Bracket (small pendulum) clocks:
 http://en.wikipedia.org/wiki/Bracket_clock

**  Narrator giving background:
"However well sprung the Bracket arrangements, these Walls were fix’d
ultimately to the Sea , whose Rhythm must have affected the Pendula of both
clocks in ways we do not fully appreciate,— the Pendulum, as is well known,
being a Clock’s most sensitive Organ of communication,— here allowing the
two to chat, in the Interval between the one’s being taken from its
Shipping-Case and the other’s being nail’d up in its own, to go with Dixon
to the Cape. Both are veterans of the Transit of Venus,…”

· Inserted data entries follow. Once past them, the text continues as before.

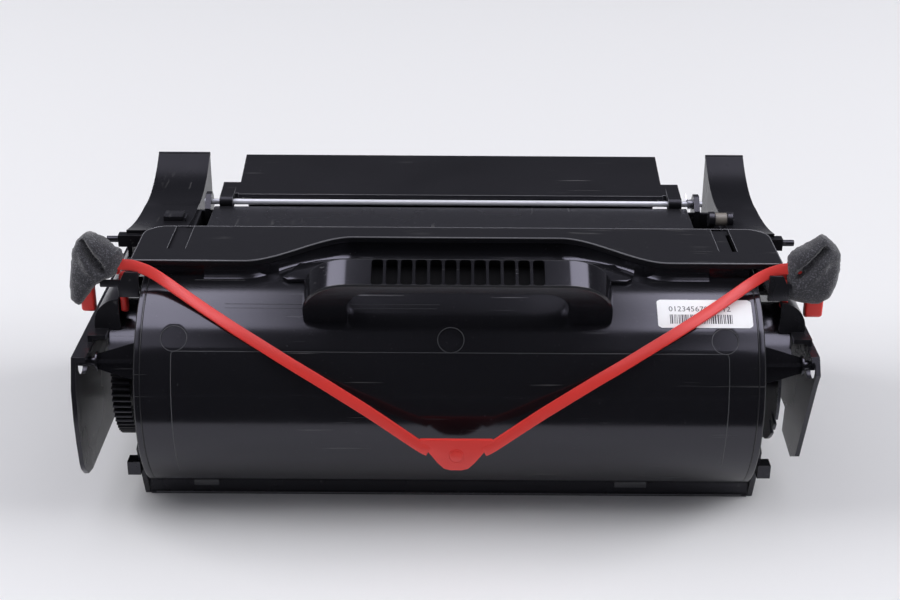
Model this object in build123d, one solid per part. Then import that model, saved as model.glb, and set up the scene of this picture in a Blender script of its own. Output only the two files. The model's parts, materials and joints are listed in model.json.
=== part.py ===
from build123d import *
from math import acos, atan2, cos, degrees, hypot, pi, radians, sin, sqrt
import os

# Toner cartridge: a round toner hopper in front, a drum unit with a hinged shutter behind it.
# X runs to the right, Y to the back, Z up. The origin lies on the pan's flat underside,
# below the axis of the hopper. All lengths are millimetres and all angles are degrees.

# Toner hopper
hopper_radius = 54.0
hopper_wall = 2.0
hopper_length = 287.0
pan_floor = 2.7
hopper_seat = 0.3
end_cap_thickness = 3.5
axis_height = pan_floor + hopper_seat + hopper_radius
round_mark_radius = 6.0
round_mark_depth = 0.3
round_mark_spacing = 125.5
round_mark_angle = 43.0

# Cover over the filling neck
cover_width = 304.0
cover_center = 3.0
cover_thickness = 3.0
cover_height = 119.0
cover_back = 32.0
cover_front = -11.0
cover_middle_front = 19.0
cover_notch_inner = 122.0
cover_notch_outer = 180.0
cover_corner_radius = 11.0
cover_groove_depth = 1.2
cover_groove_width = 8.4
cover_groove_front = 3.0
cover_groove_left = -129.7
cover_groove_right = 131.5
cover_slot_width = 1.6
neck_inset = 3.0
neck_wall = 2.0

# Carrying handle
handle_center = 3.5
handle_width = 138.0
handle_angle = 57.4
handle_depth = 13.5
handle_reach = 84.0
handle_bar = 15.0
handle_corner = 12.0
finger_gap_width = 101.0
finger_gap_corner = 5.0
handle_pockets = 12
pocket_pitch = 6.5
pocket_width = 5.0
pocket_depth = 8.0
pocket_rim = 1.6

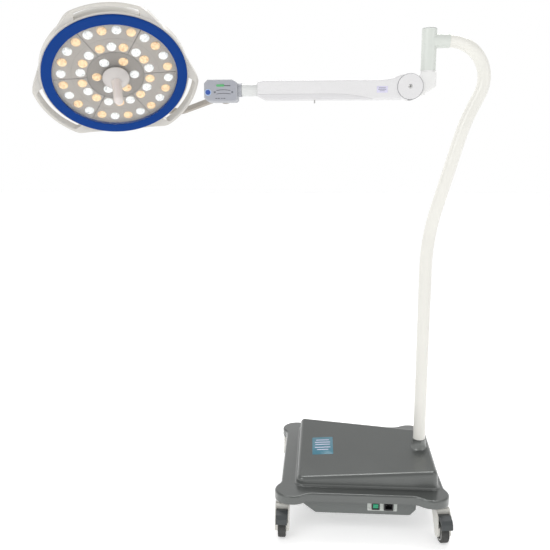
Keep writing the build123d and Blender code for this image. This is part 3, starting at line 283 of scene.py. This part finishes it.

Shelton Clock:   John Shelton was a famous London clockmaker. He made five
astronomical regulators for the Royal Society for timing the transits of
Venus in 1761 and 1769. Regulators were accurate clocks used specifically
for timing transit observations to the exact second - See more at:
http://www.joh.cam.ac.uk/library/special_collections/artefacts/shelton_regulator#sthash.sv1V1Qgv.dpuf
a different Shelton clock:
http://www.sydneyobservatory.com.au/2012/catherinerow/

Elliott Clock - - of the times but not necessarily used for scientific
stuff - can’t find it - but these were very, very good clocks - official
from English King.
http://en.wikipedia.org/wiki/John_Ellicott_(clockmaker)

Th clocks are placed side by side on a shelf where  “…these Walls were
fix’d ultimately to the Sea whose Rhythm must have affected the Pendula of
both clocks  -

 *in ways we do not fully appreciate, - “*

** another call to the mysterious -

and maternal?
“… the Timing of Jupiter’s Moons, which back and forth like restless
Ducklings keep vanishing behind their Maternal Planet, only quickly to
reappear.”  (I love that metaphor - it’s original and appropriate and makes
me smile.)

The Ellicott Clock advises the Sheldon Clock that he’ll be on duty 24 hours
and

“You’ll be on Duty twenty-four hours, is what it comes to,” the Elliocott
Clock advisees.  “Along with the usual fixation upon one’s rate of Going
…”  ???

 “… one’s rate of Going …”  what???? -  Mad?